> [Data extracted from a collection]:
....
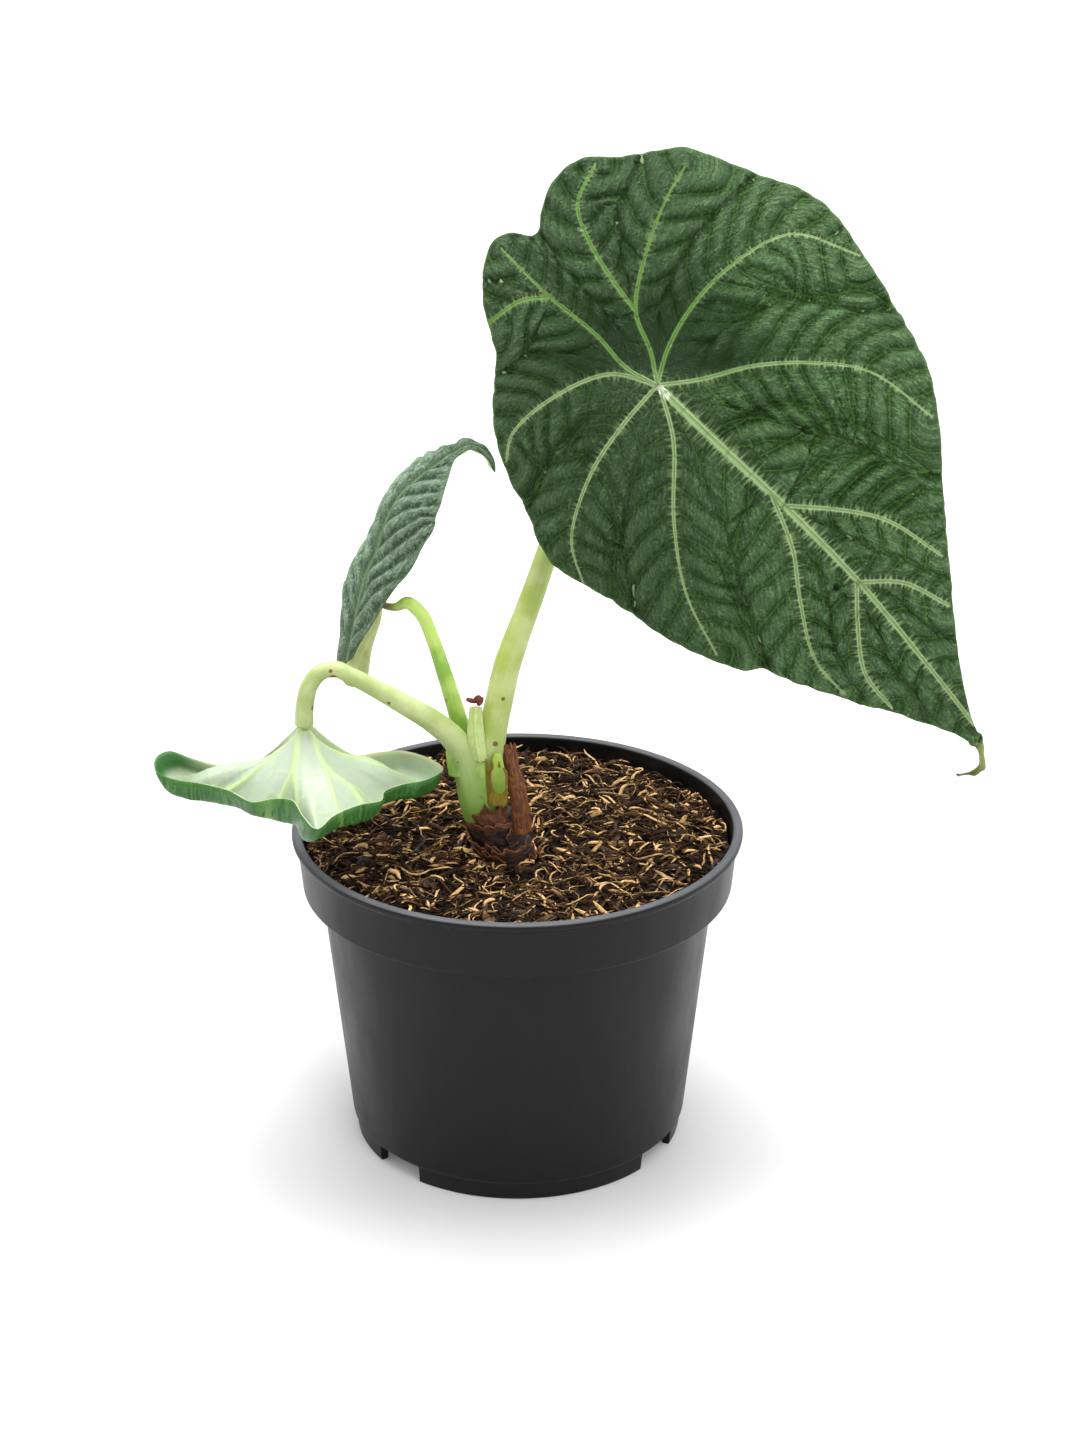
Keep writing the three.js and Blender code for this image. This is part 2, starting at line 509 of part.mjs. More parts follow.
function leaf2Geometry() {
  const spine = new THREE.CatmullRomCurve3(vectors(LEAF_2_SPINE.map(([x, z]) => [x, LEAF_2_PLANE_Y, z])));
  const last = LEAF_2_SPINE.length - 1;
  const lengthTo = (step) => spine.getLengths(last * 20)[step * 20];
  const start = lengthTo(LEAF_2_JUNCTION_STEP);
  const total = lengthTo(last);
  const edge = new THREE.Vector3(0, -Math.cos(LEAF_2_EDGE_RISE), Math.sin(LEAF_2_EDGE_RISE));
  const place = (rimPoint, fraction) => {
    const t = THREE.MathUtils.clamp((start + rimPoint.x * fraction) / total, 0, 1);
    const tangent = spine.getTangentAt(t);
    const inward = new THREE.Vector3(tangent.z, 0, -tangent.x).normalize();
    const isNear = rimPoint.y > 0;
    const radius = isNear ? LEAF_2_WRAP_RADIUS.near : LEAF_2_WRAP_RADIUS.far;
    const degrees = isNear ? LEAF_2_NEAR_ROLL : between(LEAF_2_FAR_ROLL, rimPoint.x * fraction);
    const roll = THREE.MathUtils.degToRad(degrees);
    const wrap = (rimPoint.y * fraction) / radius + roll;
    return spine.getPointAt(t)
      .addScaledVector(inward, radius * (Math.cos(roll) - Math.cos(wrap)))
      .addScaledVector(edge, radius * (Math.sin(wrap) - Math.sin(roll)));
  };
  const { puff, rings, spokes } = LEAF_2_MESH;
  const relief = veinRelief(LEAF_2_VEINS, puff);
  return bladeGeometry({ outline: LEAF_2_OUTLINE, place, relief, rings, spokes });
}

function leaf3Geometry() {
  const sharpness = LEAF_3_DIP_SHARPNESS;
  const peak = sharpness / (sharpness + 1);
  const scale = 1 / (peak ** sharpness * (1 - peak));
  const place = (rimPoint, fraction) => {
    const reach = new THREE.Vector3().subVectors(rimPoint, LEAF_3_JUNCTION);
    const run = Math.hypot(reach.x, reach.y);
    const direction = THREE.MathUtils.radToDeg(Math.atan2(reach.y, reach.x));
    const depth = between(LEAF_3_DIP, direction < LEAF_3_DIP_START ? direction + 360 : direction);
    const dip = depth * scale * fraction ** sharpness * (1 - fraction);
    const bell = (distance) => -LEAF_3_BELL.drop * (1 - Math.exp(-distance / LEAF_3_BELL.reach));
    const z = bell(run * fraction) + fraction ** 2 * (reach.z - bell(run)) - dip;
    return new THREE.Vector3(reach.x * fraction, reach.y * fraction, z).add(LEAF_3_JUNCTION);
  };
  const lift = new THREE.Vector3(0, 0, 1);
  return bladeGeometry({ outline: LEAF_3_RIM, place, relief: () => 0, lift, ...LEAF_3_MESH });
}

// Plant parts, grown a little where another part is cut clear of them
const rhizomeRod = (grow = 0) => rod(RHIZOME_PATH, RHIZOME_RADII, { ...ROD_SHAPE.rhizome, grow });
const stemRod = (grow = 0) => rod(STEM_PATH, STEM_RADII, { ...ROD_SHAPE.stem, grow });
const petiole1Rod = (grow = 0) => rod(PETIOLE_1_PATH, PETIOLE_1_RADII, { ...ROD_SHAPE.petiole1, grow });
const petiole2Rod = (grow = 0) => rod(PETIOLE_2_PATH, PETIOLE_2_RADII, { ...ROD_SHAPE.petiole2, grow });
const petiole3Rod = (grow = 0) => rod(PETIOLE_3_PATH, PETIOLE_3_RADII, { ...ROD_SHAPE.petiole3, grow });
const stub = (grow = 0) => rod(SHEATH_STUB_PATH, GROWTH_RADII.stub, { ...ROD_SHAPE.stub, grow });
const bud = (grow = 0) => rod(BUD_PATH, GROWTH_RADII.bud, { ...ROD_SHAPE.bud, grow });
const strip = (grow = 0) => rod(DRY_SHEATH_PATH, GROWTH_RADII.strip, { ...ROD_SHAPE.strip, grow });
const tip = () => rod(SHEATH_TIP_PATH, GROWTH_RADII.tip, ROD_SHAPE.tip);
const scale = () => rod(PAPERY_SCALE_PATH, GROWTH_RADII.scale, ROD_SHAPE.scale);

const plant = new THREE.Group();
function add(name, geometry, surface) {
  const mesh = new THREE.Mesh(geometry, surface);
  mesh.name = name;
  plant.add(mesh);
}

const potBlack = material(0x2b2c2e, 0.55);
const soilBrown = material(0x3d2a1a, 0.95);
const rhizomeBrown = material(0x3a2114, 0.85);
const petioleGreen = material(0xa9c46c, 0.45);
const sheathGreen = material(0xbccb86, 0.6);
const dryBrown = material(0x8a4f1f, 0.85);
const darkLeaf = material(0x2f5a34, 0.5);
const greyLeaf = material(0x6d8f73, 0.55);
const paleLeaf = material(0xcfdcc0, 0.6);

add('pot', potGeometry(), potBlack);
add('soil', soilGeometry(), soilBrown);
add('rhizome', cut(rhizomeRod(), stemRod(GAP)), rhizomeBrown);
add('stem_base', cut(stemRod(), petiole1Rod(GAP), petiole2Rod(GAP), petiole3Rod(GAP)), petioleGreen);
add('petiole_1', petiole1Rod(), petioleGreen);
add('petiole_2', cut(petiole2Rod(), petiole1Rod(GAP), petiole3Rod(GAP)), petioleGreen);
add('petiole_3', cut(petiole3Rod(), petiole1Rod(GAP)), petioleGreen);
add('leaf_1', leaf1Geometry(), darkLeaf);
add('leaf_2', leaf2Geometry(), greyLeaf);
add('leaf_3', leaf3Geometry(), paleLeaf);

const stalks = [stemRod(GAP), petiole1Rod(GAP), petiole2Rod(GAP), petiole3Rod(GAP), rhizomeRod(GAP)];
add('sheath_stub', cut(stub(), ...stalks), sheathGreen);
add('sheath_tip', cut(tip(), ...stalks, stub(GAP)), dryBrown);
add('bud', cut(bud(), ...stalks), petioleGreen);
add('dry_sheath', cut(strip(), ...stalks, bud(GAP)), dryBrown);
add('papery_scale', cut(scale(), ...stalks, bud(GAP), strip(GAP)), dryBrown);

export default plant;
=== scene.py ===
"""Potted young maharani alocasia in a 12 cm nursery pot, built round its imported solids.

Sizes in the tables are millimetres, +Z is up, and the plant is looked at from -Y.
"""

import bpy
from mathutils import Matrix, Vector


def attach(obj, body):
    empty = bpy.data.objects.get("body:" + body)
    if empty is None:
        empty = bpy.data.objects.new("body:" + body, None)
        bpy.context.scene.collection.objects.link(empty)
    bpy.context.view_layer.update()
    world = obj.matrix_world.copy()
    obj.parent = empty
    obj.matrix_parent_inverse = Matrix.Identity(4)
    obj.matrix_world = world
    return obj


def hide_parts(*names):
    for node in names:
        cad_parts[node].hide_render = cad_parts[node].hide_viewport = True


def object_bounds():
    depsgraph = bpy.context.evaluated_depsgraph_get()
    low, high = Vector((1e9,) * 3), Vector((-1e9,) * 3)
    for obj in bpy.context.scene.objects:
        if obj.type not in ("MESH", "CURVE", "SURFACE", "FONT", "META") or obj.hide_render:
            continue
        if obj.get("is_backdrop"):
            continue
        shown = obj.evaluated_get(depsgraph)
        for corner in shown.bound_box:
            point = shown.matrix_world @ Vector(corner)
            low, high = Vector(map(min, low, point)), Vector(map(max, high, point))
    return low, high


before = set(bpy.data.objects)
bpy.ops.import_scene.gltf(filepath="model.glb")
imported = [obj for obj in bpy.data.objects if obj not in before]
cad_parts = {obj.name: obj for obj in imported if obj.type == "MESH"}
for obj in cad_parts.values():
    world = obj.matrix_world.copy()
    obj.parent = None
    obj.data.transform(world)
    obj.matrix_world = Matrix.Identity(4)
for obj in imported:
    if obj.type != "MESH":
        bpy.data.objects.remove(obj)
CAD_BOX = [list(corner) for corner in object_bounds()]

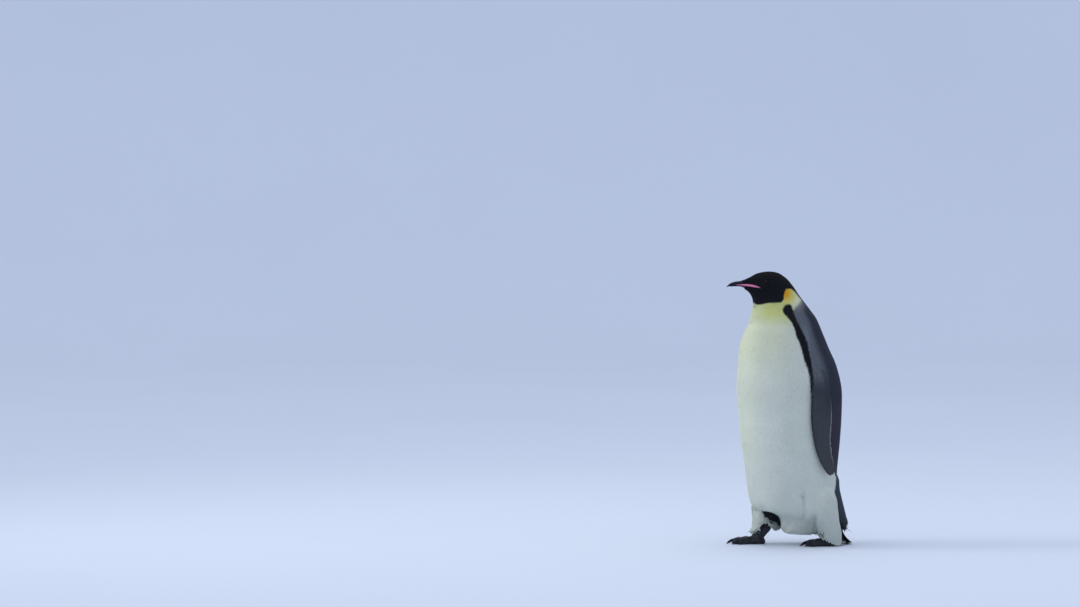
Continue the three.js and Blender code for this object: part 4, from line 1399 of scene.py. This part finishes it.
....
> [Request]:
Using the entries shown above, reproduce verbatim the lines from the line bearing "petiole2Rod(GAP), petiole3Rod(GAP), rhizomeRod(GAP)];" to the line bearing "obj.parent = empty", inclusive.

> [The completed task]:
const stalks = [stemRod(GAP), petiole1Rod(GAP), petiole2Rod(GAP), petiole3Rod(GAP), rhizomeRod(GAP)];
add('sheath_stub', cut(stub(), ...stalks), sheathGreen);
add('sheath_tip', cut(tip(), ...stalks, stub(GAP)), dryBrown);
add('bud', cut(bud(), ...stalks), petioleGreen);
add('dry_sheath', cut(strip(), ...stalks, bud(GAP)), dryBrown);
add('papery_scale', cut(scale(), ...stalks, bud(GAP), strip(GAP)), dryBrown);

export default plant;
=== scene.py ===
"""Potted young maharani alocasia in a 12 cm nursery pot, built round its imported solids.

Sizes in the tables are millimetres, +Z is up, and the plant is looked at from -Y.
"""

import bpy
from mathutils import Matrix, Vector


def attach(obj, body):
    empty = bpy.data.objects.get("body:" + body)
    if empty is None:
        empty = bpy.data.objects.new("body:" + body, None)
        bpy.context.scene.collection.objects.link(empty)
    bpy.context.view_layer.update()
    world = obj.matrix_world.copy()
    obj.parent = empty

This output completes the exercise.